◆ **DATA**
## start
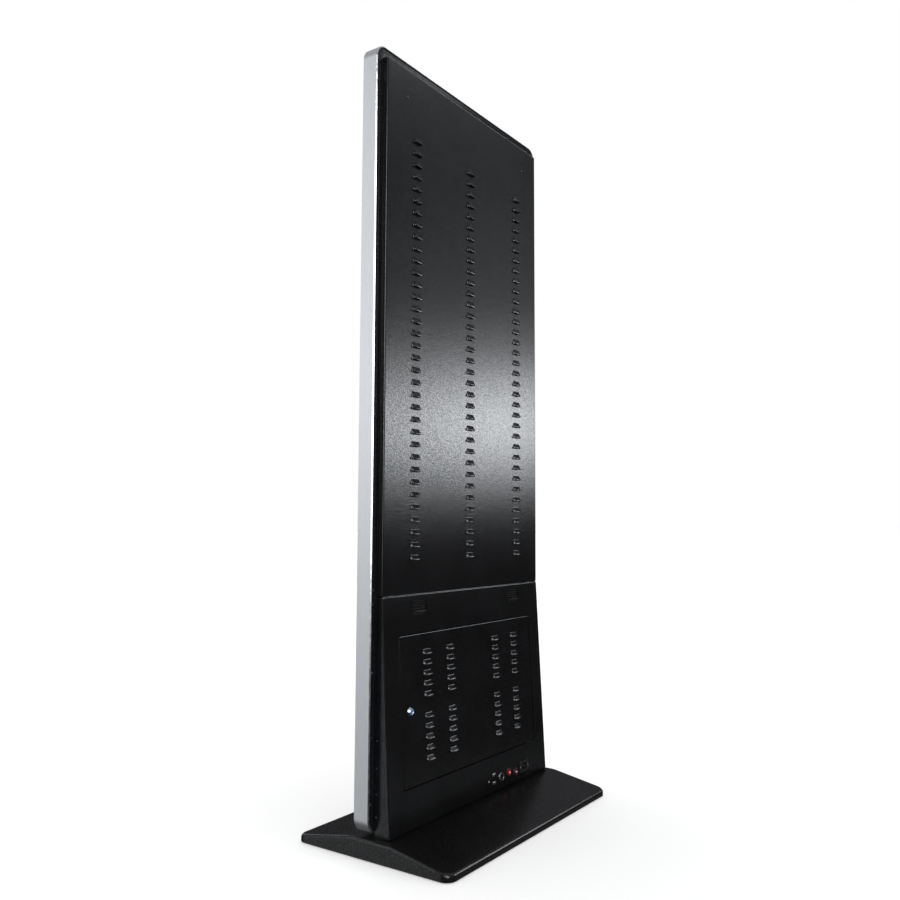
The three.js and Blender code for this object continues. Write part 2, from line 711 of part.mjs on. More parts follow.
function buttonCollar() {
  const { x, drop, collarRadius, barrelRadius, capRadius } = button;
  const bore = capRadius + rest;
  const profile = [
    [0, -18],
    [barrelRadius, -18],
    [barrelRadius, rest],
    [collarRadius, rest],
    [collarRadius - 0.8, 2],
    [bore, 2.2],
    [bore, -15],
    [0, -15],
  ];
  return piece("button_collar", turned(profile, x, -drop), "darkPlastic");
}

function pushButton() {
  const { x, drop, capRadius } = button;
  const profile = [
    [0, -11],
    [capRadius, -11],
    [capRadius, 4.6],
    [capRadius - 0.8, 5.4],
    [0, 5.8],
  ];
  return piece("push_button", turned(profile, x, -drop), "red");
}

function networkJack() {
  const { x, drop, radius, barrelRadius } = jack;
  const insertRadius = 8;
  const collarBore = insertRadius + rest;
  const collarProfile = [
    [collarBore, -4],
    [barrelRadius, -4],
    [barrelRadius, rest],
    [radius, rest],
    [radius - 0.7, 2.4],
    [collarBore, 2.4],
  ];
  const insert = rodAlongY(insertRadius, -20, 1.4, x, -drop);
  const mouth = box([x - 5.9, x + 5.9], [-14, 2], [-drop - 4, -drop + 3]);
  const tabSlot = box([x - 2, x + 2], [-14, 2], [-drop + 2, -drop + 5]);
  return [
    piece("network_jack_collar", turned(collarProfile, x, -drop), "chrome"),
    piece("network_jack", cut(insert, mouth, tabSlot), "darkPlastic"),
  ];
}

function usbSocket(name, drop) {
  const { x, width, height } = usb;
  const shell = frontal(roundedRect(width, height, 0.8, x, -drop), -17, 0.8, 1);
  const mouth = frontal(roundedRect(width - 1.6, height - 1.6, 0.5, x, -drop), -14, 2, 1);
  const tongue = box([x - 5.6, x + 5.6], [-15, -1.5], [-drop + 0.3, -drop + 2.1]);
  return piece(name, join(cut(shell, mouth), tongue), "steel");
}

function statusLight() {
  const { x, drop, radius } = light;
  const profile = [
    [0, -7],
    [radius, -7],
    [radius, 0.6],
    [radius * 0.7, 1.5],
    [0, 1.9],
  ];
  return piece("status_light", turned(profile, x, -drop, 12), "lamp");
}

function speakerPieces(side, x) {
  const basket = [
    [24, -3.6],
    [27, -3.6],
    [27, -1.9],
    [23, -1.9],
    [23, -3.2],
    [12, -13],
    [0, -13],
    [0, -27],
    [17, -27],
    [17, -15],
    [13, -15],
  ];
  const cone = [
    [0, -12.6],
    [11, -12.6],
    [22.6, -3.2],
    [22.6, -2.2],
    [8, -11],
    [0, -11],
  ];
  return [
    piece(`speaker_basket_${side}`, turned(basket, x, -speaker.drop, 16), "steel"),
    piece(`speaker_cone_${side}`, turned(cone, x, -speaker.drop, 16), "cone"),
  ];
}

// ---------------------------------------------------------------- electronics behind the door

const boardY = upright.frontY - rest; // rear face of the equipment plate

function equipmentPlate() {
  const { halfWidth, bottomZ, topZ } = equipment;
  const plate = box([-halfWidth, halfWidth], [boardY - sheet, boardY], [bottomZ, topZ]);
  const windows = [-equipmentWindow.x, equipmentWindow.x].map((x) =>
    box(
      [x - equipmentWindow.halfWidth, x + equipmentWindow.halfWidth],
      [boardY - 2 * sheet, boardY + 1],
      [equipmentWindow.bottomZ, equipmentWindow.topZ],
    ),
  );
  return piece("equipment_plate", cut(plate, ...windows), "panelMetal");
}

function powerSupply() {
  const frontY = boardY + rest;
  const rearY = frontY + supply.depth;
  const { leftX, rightX, bottomZ, topZ } = supply;
  const { inset, depth, height } = supplyTerminals;
  const shell = box([leftX, rightX], [frontY, rearY], [bottomZ, topZ]);
  const width = [leftX + inset, rightX - inset];
  const terminals = box(width, [rearY - depth, rearY + 1], [bottomZ - 1, bottomZ + height]);
  return piece("power_supply", cut(shell, terminals), "panelMetal");
}

function mediaPlayer() {
  const frontY = boardY + rest;
  const { width, height, depth, corner, x, z } = player;
  const shell = frontal(roundedRect(width, height, corner, x, z), frontY, frontY + depth, 1);
  return piece("media_player", shell, "darkPlastic");
}

function circuitBoard(name, width, height, x, z) {
  const frontY = boardY + rest;
  const [left, right] = [x - width / 2, x + width / 2];
  const [bottom, top] = [z - height / 2, z + height / 2];
  const { standoff, thickness, postInset, postRadius } = circuit;
  const faceY = frontY + standoff + thickness;
  const board = box([left, right], [frontY + standoff, faceY], [bottom, top]);
  const posts = [left + postInset, right - postInset].flatMap((postX) =>
    [bottom + postInset, top - postInset].map((postZ) =>
      rodAlongY(postRadius, frontY, faceY - thickness / 2, postX, postZ, 8),
    ),
  );
  const edgeZ = bottom + 4;
  const connector = box(
    [x - width / 5, x + width / 5],
    [faceY - thickness / 2, faceY + circuitConnector.depth],
    [edgeZ, edgeZ + circuitConnector.height],
  );
  return piece(name, join(board, ...posts, connector), "circuit");
}

function mainsCable() {
  const places = [
    [inlet.x, 13, 84],
    [inlet.x + 6, 5, 92],
    [-200, 3, 118],
    [-152, 9, 132],
    [-132, 13, 159],
  ];
  return piece("mains_cable", roundCable(3.2, places), "rubber");
}

function displayCable() {
  const places = [
    [-140, 5, 440],
    [-140, 1, 480],
    [-140, -1, 530],
    [-140, -9, 575],
    [-140, -19, 611],
  ];
  return piece("display_cable", roundCable(3, places), "rubber");
}

// ---------------------------------------------------------------- the kiosk

const kiosk = new THREE.Group();
const hinges = hingePieces();

kiosk.add(
  baseCover(),
  basePlate(),
  ...feet(),
  uprightPiece("upright_left", -upright.x),
  uprightPiece("upright_right", upright.x),
  crossRail("lower"),
  crossRail("middle"),
  crossRail("upper"),
  bezelFrame(),
  chassisFlange(),
  ...flangeScrewPieces(),
  frontGlass(),
  glassGasket(),
  ...displayLayers(),
  upperRearCover(),
  ...coverScrews(),
  lowerRearCover(),
  equipmentPlate(),
  powerSupply(),
  mediaPlayer(),
  circuitBoard("display_driver_board", 170, 110, -130, 345),
  circuitBoard("touch_controller_board", 90, 46, 120, 445),
  mainsCable(),
  displayCable(),
  slope,
);

slope.add(
  serviceDoor(),
  ...hinges.fixed,
  ...hinges.turning,
  lockBody(),
  lockNut(),
  lockPlug(),
  lockCam(),
  strikePlate(),
  ...speakerPieces("left", -speaker.x),
  ...speakerPieces("right", speaker.x),
  mainsInlet(),
  rockerHousing(),
  rockerPaddle(),
  buttonCollar(),
  pushButton(),
  ...networkJack(),
  usbSocket("usb_socket_upper", usb.drops.upper),
  usbSocket("usb_socket_lower", usb.drops.lower),
  statusLight(),
);

export default kiosk;
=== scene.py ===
"""Looks of a floor-standing touchscreen kiosk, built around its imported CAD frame.

Lengths are millimetres and MM turns them into Blender's metres. The screen faces -Y, the louvred rear
covers face +Y and +Z is up.
"""

import math

import bmesh
import bpy
from mathutils import Matrix, Vector


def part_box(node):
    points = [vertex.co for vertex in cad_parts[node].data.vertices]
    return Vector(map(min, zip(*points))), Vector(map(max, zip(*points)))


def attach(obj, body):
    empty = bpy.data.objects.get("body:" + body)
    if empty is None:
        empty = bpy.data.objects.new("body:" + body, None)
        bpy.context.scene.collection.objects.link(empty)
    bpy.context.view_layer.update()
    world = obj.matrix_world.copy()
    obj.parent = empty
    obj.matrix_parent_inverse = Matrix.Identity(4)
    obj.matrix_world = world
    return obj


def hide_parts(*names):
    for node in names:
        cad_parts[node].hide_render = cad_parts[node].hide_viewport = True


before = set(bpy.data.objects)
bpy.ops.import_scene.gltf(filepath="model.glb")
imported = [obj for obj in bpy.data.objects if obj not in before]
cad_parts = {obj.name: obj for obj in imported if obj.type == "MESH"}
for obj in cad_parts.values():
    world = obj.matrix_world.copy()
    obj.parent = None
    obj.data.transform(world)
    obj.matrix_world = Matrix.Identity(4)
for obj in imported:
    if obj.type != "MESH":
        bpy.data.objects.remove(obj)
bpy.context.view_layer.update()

MM = 0.001


# ---------------------------------------------------------------- places taken from the frame


def node_box(name):
    """Lowest and highest corner of a CAD node, in millimetres."""
    low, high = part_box(name)
    return low / MM, high / MM


def node_middle(name):
    low, high = node_box(name)
    return (low + high) / 2


upper_low, upper_high = node_box("upper_rear_cover")
lower_low, lower_high = node_box("lower_rear_cover")
band_low, band_high = node_box("bezel_frame")
base_low, base_high = node_box("base_cover")
flange_low, flange_high = node_box("chassis_flange")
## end
◆ **GIVEN REQUEST**
Write out each line exactly as it appears, from the line with "const hinges = hingePieces();" up to and including the line with "cad_parts[node].hide_render = cad_parts[node].hide_viewport".

◆ **FULL OUTPUT**
const hinges = hingePieces();

kiosk.add(
  baseCover(),
  basePlate(),
  ...feet(),
  uprightPiece("upright_left", -upright.x),
  uprightPiece("upright_right", upright.x),
  crossRail("lower"),
  crossRail("middle"),
  crossRail("upper"),
  bezelFrame(),
  chassisFlange(),
  ...flangeScrewPieces(),
  frontGlass(),
  glassGasket(),
  ...displayLayers(),
  upperRearCover(),
  ...coverScrews(),
  lowerRearCover(),
  equipmentPlate(),
  powerSupply(),
  mediaPlayer(),
  circuitBoard("display_driver_board", 170, 110, -130, 345),
  circuitBoard("touch_controller_board", 90, 46, 120, 445),
  mainsCable(),
  displayCable(),
  slope,
);

slope.add(
  serviceDoor(),
  ...hinges.fixed,
  ...hinges.turning,
  lockBody(),
  lockNut(),
  lockPlug(),
  lockCam(),
  strikePlate(),
  ...speakerPieces("left", -speaker.x),
  ...speakerPieces("right", speaker.x),
  mainsInlet(),
  rockerHousing(),
  rockerPaddle(),
  buttonCollar(),
  pushButton(),
  ...networkJack(),
  usbSocket("usb_socket_upper", usb.drops.upper),
  usbSocket("usb_socket_lower", usb.drops.lower),
  statusLight(),
);

export default kiosk;
=== scene.py ===
"""Looks of a floor-standing touchscreen kiosk, built around its imported CAD frame.

Lengths are millimetres and MM turns them into Blender's metres. The screen faces -Y, the louvred rear
covers face +Y and +Z is up.
"""

import math

import bmesh
import bpy
from mathutils import Matrix, Vector


def part_box(node):
    points = [vertex.co for vertex in cad_parts[node].data.vertices]
    return Vector(map(min, zip(*points))), Vector(map(max, zip(*points)))


def attach(obj, body):
    empty = bpy.data.objects.get("body:" + body)
    if empty is None:
        empty = bpy.data.objects.new("body:" + body, None)
        bpy.context.scene.collection.objects.link(empty)
    bpy.context.view_layer.update()
    world = obj.matrix_world.copy()
    obj.parent = empty
    obj.matrix_parent_inverse = Matrix.Identity(4)
    obj.matrix_world = world
    return obj


def hide_parts(*names):
    for node in names:
        cad_parts[node].hide_render = cad_parts[node].hide_viewport = True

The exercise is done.